In Sicily Hephæstus had a temple on Mount Ætna, which was watched by dogs possessed of the faculty of distinguishing the pious from the impious and profane, whose approach they fiercely resisted. His worship had also spread to lower Italy and the Campania.

In Rome it was said that Vulcan had a temple as early as the time of Romulus, who, in fact, caused it to be erected, and instituted the festival called Vulcanalia, which was wont to be held on the 23d of August, the ceremony consisting of a sacrifice for the purpose of averting all the mishaps 105 that arise from the use of fire and lights; for he days were then beginning to be noticeably shorter, and the necessity of light to work by in the evenings to be felt.

The wife of Hephæstus, according to the Iliad, was Charis, but the popular belief in later times assigned that place to Aphroditē [Venus]. By neither had he any children.

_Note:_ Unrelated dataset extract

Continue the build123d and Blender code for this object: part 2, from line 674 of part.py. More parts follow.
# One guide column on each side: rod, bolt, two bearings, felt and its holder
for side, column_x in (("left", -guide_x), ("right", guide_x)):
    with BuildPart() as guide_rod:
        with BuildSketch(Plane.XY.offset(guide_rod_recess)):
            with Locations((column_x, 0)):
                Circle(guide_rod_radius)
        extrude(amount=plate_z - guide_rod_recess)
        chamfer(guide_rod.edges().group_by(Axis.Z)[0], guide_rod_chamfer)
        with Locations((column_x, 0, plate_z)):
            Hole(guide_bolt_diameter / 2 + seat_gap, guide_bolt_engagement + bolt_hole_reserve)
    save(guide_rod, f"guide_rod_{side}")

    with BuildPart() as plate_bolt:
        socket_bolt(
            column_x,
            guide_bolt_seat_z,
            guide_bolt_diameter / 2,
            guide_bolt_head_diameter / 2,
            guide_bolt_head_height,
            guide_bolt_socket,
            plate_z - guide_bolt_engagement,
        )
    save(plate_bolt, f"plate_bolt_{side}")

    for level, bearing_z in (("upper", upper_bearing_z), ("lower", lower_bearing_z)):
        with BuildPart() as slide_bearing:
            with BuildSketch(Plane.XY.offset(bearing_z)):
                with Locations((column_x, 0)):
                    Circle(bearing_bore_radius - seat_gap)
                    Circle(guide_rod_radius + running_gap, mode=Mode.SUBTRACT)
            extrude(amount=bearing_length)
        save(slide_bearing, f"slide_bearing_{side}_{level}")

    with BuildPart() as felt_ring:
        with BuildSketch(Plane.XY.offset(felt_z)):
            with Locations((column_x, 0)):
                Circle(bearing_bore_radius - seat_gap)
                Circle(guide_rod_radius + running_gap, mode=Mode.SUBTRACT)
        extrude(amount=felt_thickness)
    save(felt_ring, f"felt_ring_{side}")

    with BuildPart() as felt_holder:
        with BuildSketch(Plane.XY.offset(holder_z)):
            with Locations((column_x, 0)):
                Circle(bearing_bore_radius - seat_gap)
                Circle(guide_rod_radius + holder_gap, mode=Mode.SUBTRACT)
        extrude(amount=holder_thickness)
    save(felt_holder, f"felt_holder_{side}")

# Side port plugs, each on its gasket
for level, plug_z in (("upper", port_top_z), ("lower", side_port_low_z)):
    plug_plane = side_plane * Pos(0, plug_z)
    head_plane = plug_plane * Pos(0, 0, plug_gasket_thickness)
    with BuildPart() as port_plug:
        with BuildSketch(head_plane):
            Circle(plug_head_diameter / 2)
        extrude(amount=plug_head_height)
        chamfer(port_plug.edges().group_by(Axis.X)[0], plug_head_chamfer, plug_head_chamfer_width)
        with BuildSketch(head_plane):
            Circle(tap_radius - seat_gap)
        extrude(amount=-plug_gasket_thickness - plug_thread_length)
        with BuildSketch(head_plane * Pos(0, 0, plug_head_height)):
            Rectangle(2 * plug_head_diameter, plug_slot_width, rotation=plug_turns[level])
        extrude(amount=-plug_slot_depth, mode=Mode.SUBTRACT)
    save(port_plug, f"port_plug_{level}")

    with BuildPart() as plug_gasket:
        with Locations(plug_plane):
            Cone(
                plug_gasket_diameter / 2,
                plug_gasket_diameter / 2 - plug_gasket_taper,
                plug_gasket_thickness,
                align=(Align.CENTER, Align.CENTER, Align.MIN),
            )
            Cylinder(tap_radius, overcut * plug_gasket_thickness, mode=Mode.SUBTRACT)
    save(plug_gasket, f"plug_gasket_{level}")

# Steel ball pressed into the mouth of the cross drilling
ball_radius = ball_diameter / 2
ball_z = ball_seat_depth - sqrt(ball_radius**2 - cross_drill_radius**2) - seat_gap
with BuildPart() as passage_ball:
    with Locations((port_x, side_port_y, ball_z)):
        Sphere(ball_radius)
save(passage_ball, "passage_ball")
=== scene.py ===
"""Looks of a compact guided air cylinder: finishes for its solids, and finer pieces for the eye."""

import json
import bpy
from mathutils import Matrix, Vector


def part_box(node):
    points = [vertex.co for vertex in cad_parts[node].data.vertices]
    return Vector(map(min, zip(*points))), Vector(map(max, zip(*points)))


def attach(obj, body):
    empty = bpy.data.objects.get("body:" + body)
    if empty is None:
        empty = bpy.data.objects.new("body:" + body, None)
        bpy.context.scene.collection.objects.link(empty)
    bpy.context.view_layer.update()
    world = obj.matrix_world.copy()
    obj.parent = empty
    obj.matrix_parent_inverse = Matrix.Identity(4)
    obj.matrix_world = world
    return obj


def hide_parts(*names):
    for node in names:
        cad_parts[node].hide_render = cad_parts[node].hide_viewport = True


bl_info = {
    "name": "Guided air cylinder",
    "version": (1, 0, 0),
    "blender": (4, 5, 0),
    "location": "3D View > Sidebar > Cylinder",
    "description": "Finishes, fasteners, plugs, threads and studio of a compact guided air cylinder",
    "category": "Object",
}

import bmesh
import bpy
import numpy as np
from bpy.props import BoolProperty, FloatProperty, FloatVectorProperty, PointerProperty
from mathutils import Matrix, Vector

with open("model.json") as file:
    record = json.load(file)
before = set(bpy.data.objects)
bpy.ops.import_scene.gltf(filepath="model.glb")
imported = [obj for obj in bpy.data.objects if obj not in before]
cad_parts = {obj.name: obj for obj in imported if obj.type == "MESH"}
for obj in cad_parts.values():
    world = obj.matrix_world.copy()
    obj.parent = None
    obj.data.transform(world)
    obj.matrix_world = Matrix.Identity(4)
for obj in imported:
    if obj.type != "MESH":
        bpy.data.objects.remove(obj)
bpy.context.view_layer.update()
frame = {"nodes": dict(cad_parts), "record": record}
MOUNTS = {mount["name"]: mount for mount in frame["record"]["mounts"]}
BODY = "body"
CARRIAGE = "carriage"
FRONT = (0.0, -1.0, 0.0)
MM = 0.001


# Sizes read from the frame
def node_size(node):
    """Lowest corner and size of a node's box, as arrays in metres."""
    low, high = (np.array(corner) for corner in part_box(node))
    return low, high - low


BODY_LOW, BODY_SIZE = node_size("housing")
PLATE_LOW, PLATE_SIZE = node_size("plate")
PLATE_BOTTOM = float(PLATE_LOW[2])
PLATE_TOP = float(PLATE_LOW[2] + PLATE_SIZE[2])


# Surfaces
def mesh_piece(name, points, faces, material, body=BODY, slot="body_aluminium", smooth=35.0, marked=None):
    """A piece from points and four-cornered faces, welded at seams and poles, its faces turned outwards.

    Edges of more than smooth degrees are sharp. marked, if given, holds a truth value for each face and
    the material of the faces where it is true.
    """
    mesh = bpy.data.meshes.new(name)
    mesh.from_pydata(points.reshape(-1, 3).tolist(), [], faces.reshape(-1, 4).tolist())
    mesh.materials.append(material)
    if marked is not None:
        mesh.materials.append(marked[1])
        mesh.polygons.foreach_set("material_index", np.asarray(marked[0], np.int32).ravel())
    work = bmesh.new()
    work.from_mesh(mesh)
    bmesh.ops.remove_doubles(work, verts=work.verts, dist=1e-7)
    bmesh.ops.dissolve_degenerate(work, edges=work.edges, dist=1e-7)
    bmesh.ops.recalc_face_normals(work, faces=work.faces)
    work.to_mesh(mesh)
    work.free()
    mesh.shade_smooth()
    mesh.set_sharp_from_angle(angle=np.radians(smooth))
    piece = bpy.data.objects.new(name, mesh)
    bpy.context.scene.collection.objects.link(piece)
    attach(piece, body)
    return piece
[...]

In works of art Hephæstus is represented as an aged bearded man, with serious furrowed face, wearing a short chiton or exomis, and a pointed cap or pilos, the mark of workmen or fishermen (which Odysseus also wears), hammering at an anvil, his attitude showing the lameness of which the myth speaks. On the early coins of Lemnos he appears without a beard. One of the favorite subjects both of poets and artists was the story of his catching Hera in the throne which he gave her, the ludicrousness of it making it an attractive subject for the ancient comedy. On a painted vase in the British Museum is a scene from a comedy in which Hera appears sated on the throne, while Ares and Hephæstus are engaged in combat before her. Another scene which frequently occurs on the painted vases is that in which Hephæstus appears on his way back to Olympus in a state of intoxication, riding on a mule, or walking, and accompanied by Dionysus, Sileni, and nymphs. At the birth of Athene it was he who split open the head of Zeus to let the goddess come forth, and in the frequent representations of this scene on the vases he appears hammer in hand. At other times we find him fashioning the armor of Achilles or fastening Prometheus to the rock.